Так, «как надо» – не надо!

Весь показ строился на поисках театрального эквивалента произведениям Людмилы Петрушевской. Не только драматургии, но и прозе и стихам. Занятие это довольно опасное. Лет тридцать назад именно с Петрушевской начала вторжение на сцену «поствампиловская», «новая» драматургия. (не путать с нынешней «новой драмой»). Многие театры на этом обожглись. Не только потому, что их спектакли запрещались властями – запретов было не слишком много (в частности, у нас запретили «Елену Сергеевну» Разумовской, поставленную в Молодежном театре Калью Комиссаровым, но «Чинзано» Петрушевской в постановке Мерле Карусоо никто не запрещал). А потому, что театры не знали, с какого бока подойти к таким пьесам.

Лучше других это получалось у вольных студий, не стесненных традиционной эстетикой и не так уж твердо знавших, «как надо», а поэтому часто делавших «не так, как надо» – и добивавшихся успеха. Томингас со своими артистами пробует работать «не так, как надо». То есть смотреть на то, как готовить актера и делать спектакль, свежим взглядом.

Мир Петрушевской, каким он представляется Русской театральной школе, двойственен. С одной стороны, тут много жестокого натурализма; Петрушевская в поисках материала опускалась в те низы, которые не считались достойными отражения в слове и сценическом действе. Но это низы общества по состоянию на середину 1970-х. Не роющиеся в помойках бомжи (их тогда просто не было), не утратившие человеческий облик наркоманы (они были явлением редчайшим), а спивающиеся от ощущения бесперспективности интеллигентные молодые люди, которым обрыдло всё – и семья, и работа («Чинзано»). Или так называемая лимита, горожане в первом поколении, хваткие и горластые, очень переживающие по поводу «квартирного вопроса»; уцелевшие «вертикальные семьи», три поколения, ютящиеся вшестером в двухкомнатной квартире, где и женитьба сына не в радость: привел в дом чужую девку, тут и без нее тесно, а она еще и рожать надумала («Уроки музыки»).

Включите вашу фантазию!

С другой стороны – обостренная чуткость к слову. Когда-то эти пьесы назывались «магнитофонной драматургией», но Петрушевская не копировала язык улицы, а имитировала его уже на уровне творческой выдумки – оттого в ее произведениях столько игры словами и понятиями и прямой путь к абсурдизму.

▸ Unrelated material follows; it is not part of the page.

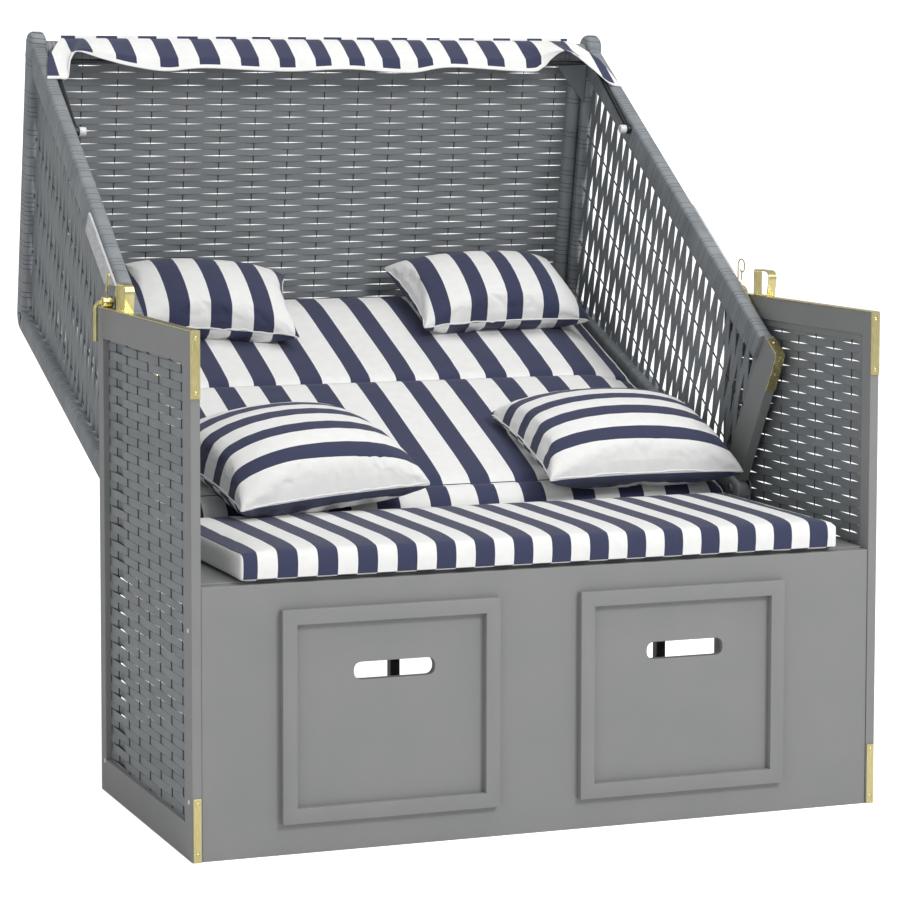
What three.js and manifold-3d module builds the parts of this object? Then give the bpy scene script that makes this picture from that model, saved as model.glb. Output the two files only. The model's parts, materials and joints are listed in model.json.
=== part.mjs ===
// Two-seat hooded beach chair: a painted box base with woven side walls, two pull-out footrests,
// a woven hood that reclines between the walls, a folding awning, cushions and pillows.
// Millimetres, +X to the right, +Y to the rear, +Z up. The origin is on the floor, under the middle
// of the front panel. The hood is drawn fully reclined, which is its rest position.
import * as THREE from 'three';
import { mergeVertices } from 'three/addons/utils/BufferGeometryUtils.js';
import Module from 'manifold-3d';

const wasm = await Module();
wasm.setup();

// Base
const overallWidth = 1180;
const wallDepth = 550;
const wallHeight = 820;
const wallThickness = 15.5;
const wallRailHeights = { top: 50, bottom: 56 };
const wallPostWidths = { front: 42, rear: 30 };
const wallRebate = { width: 12, depth: 4.4 };
const wallWeaveThickness = 3.6;
const fitGap = 0.3;
const cutOverrun = 4;

const frontPanel = { height: 427, thickness: 18, setBack: 1.5 };
const seatBoard = { rise: 3, thickness: 36 };
const rearBeam = { thickness: 18, drop: 35, legWidth: 15 };
const floorBeam = { thickness: 18, height: 100 };

// Footrests
const footrestSpacingShare = 0.872;
const footrestWidthShare = 0.63;
const footrestShift = -15.5;
const footrest = {
  faceBottom: 50, topMargin: 41, mouldingWidth: 24, mouldingDepth: 12,
  openingInset: 6, openingGap: 2.5, boardThickness: 15, rearGap: 82,
  platformThickness: 14, platformDrop: 14, legWidth: 17, legThickness: 18,
  topBarHeight: 28, bottomBarHeight: 22, slotWidth: 135, slotHeight: 28, slotDrop: 104, slotShift: 7,
  runnerThickness: 48, runnerInset: 11,
};

// Brass fittings on the walls
const brassThickness = 1.8;
const stripFold = 105;
const footPlate = { height: 100, width: 13 };
const barrel = { radius: 9.5, length: 17.5, rearInset: 30, inset: 1.5, sink: 0.6 };
const lockPin = { radius: 4.25, clearance: 0.3, bendRadius: 11, drop: 65, reach: 1, sides: 8, bendSteps: 4 };
const lockClip = { wireRadius: 1.2, ringRadius: 11.5, legAbove: 30, tailLength: 24, sides: 5, ringSteps: 16 };
const strapLoop = { length: 62, height: 46, setForward: 88, bendRadius: 20 };

// Hood, by the lines of its side frame in the Y-Z plane; angles are from +Y towards +Z
const degree = Math.PI / 180;
const hoodSideClearance = 6.5;
const hoodHeelPlace = { wallGap: 120, rise: 15 };
const hoodBackLength = 862;
const hoodBackRise = 20.2 * degree;
const hoodRoofAngle = 100.4 * degree;
const hoodFrontAngle = 33.7 * degree;
const hoodFrontEnd = { ahead: 89, rise: 312 };
const hoodRail = { thickness: 26, front: 52, roof: 46, back: 40, bevel: 7, cornerRadius: 34 };
const hoodWrap = { extra: 3.3, inner: 2, start: 160, domeRise: 5 };
const hoodPivot = { alongBack: 30, boltRadius: 6, headRadius: 10, headHeight: 4.4, clearance: 0.3 };
const pivotPlate = { thickness: 3, height: 40 };
const cheek = { thickness: 18, noseLength: 55, cornerRadius: 8 };
const cheekEdgeAngle = 120.6 * degree;
const cheekStrap = { upper: 44, lower: 76, thickness: 2 };
const weaveThickness = 4;
// Openings between the strands, coarser than the real ones: a grid in which each second line is shifted
const wallOpenings = { columns: 7, rows: 12, lengthShare: 0.84, heightShare: 0.52 };
const sideOpenings = {
  columns: 12, rows: 5, lean: 108 * degree, firstBelowShare: 0.13, lengthShare: 0.8, heightShare: 0.4,
  marginShare: 0.1,
};
const backWeaveRise = 8;
const roofRollRadius = 14;
const topRailRadius = 19;
const cornerRailRadius = 14;
const cornerRailInset = 16;
const lowerSlat = { start: 12, width: 30 };
const gusset = { width: 62, height: 74, thickness: 10 };
const sideSlat = { width: 40, thickness: 4.6, start: 250, end: 401, edgeInset: 6, lowerLead: 58 };
const slatStrap = { width: 18, start: 84, end: 196, thickness: 3 };

// Awning
const bow = { radius: 4.2, cornerRadius: 16, eyeRadius: 9, sides: 8, cornerSteps: 4 };
const bowPivot = { behindBar: 206, below: 15 };
const bowBar = { crownGap: 94.8, below: 1 };
const knob = { radius: 8, length: 13, pinRadius: 3.2, clearance: 0.3, pinSeat: 6 };
const awning = {
  thickness: 2.4, rest: 0.8, rearInset: 34, rearAhead: 81, rearRise: 2, barOver: 6, edgeInset: 5,
  frontAlong: 4.4, frontRise: 1.4, hemDrop: 86, hemRise: 25, hemLift: 21,
  columns: 64, railRows: 3, hemRows: 3,
};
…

Студийцам было предложено включить фантазию, отсюда и «воображариум». В частности, они должны были подобрать головные уборы, соответствующие характерам персонажей. И играть, выявляя не только то, что происходит с действующими лицами, но и эстетику спектакля. Гротеска здесь было сколько угодно. В «Уроках музыки» он опирался на реализм и точные приметы времени. С какой гордостью доставал Отец (Марк Сепп) из портфеля добытые им продукты – и как прятал их при появлении посторонних: в 70-е годы в магазинах было не всё, самые вкусные вещи приходилось доставать... Студийцы старательно искали характерность, порою перехлестывали, но в том спектакле, который они играли, это было допустимо.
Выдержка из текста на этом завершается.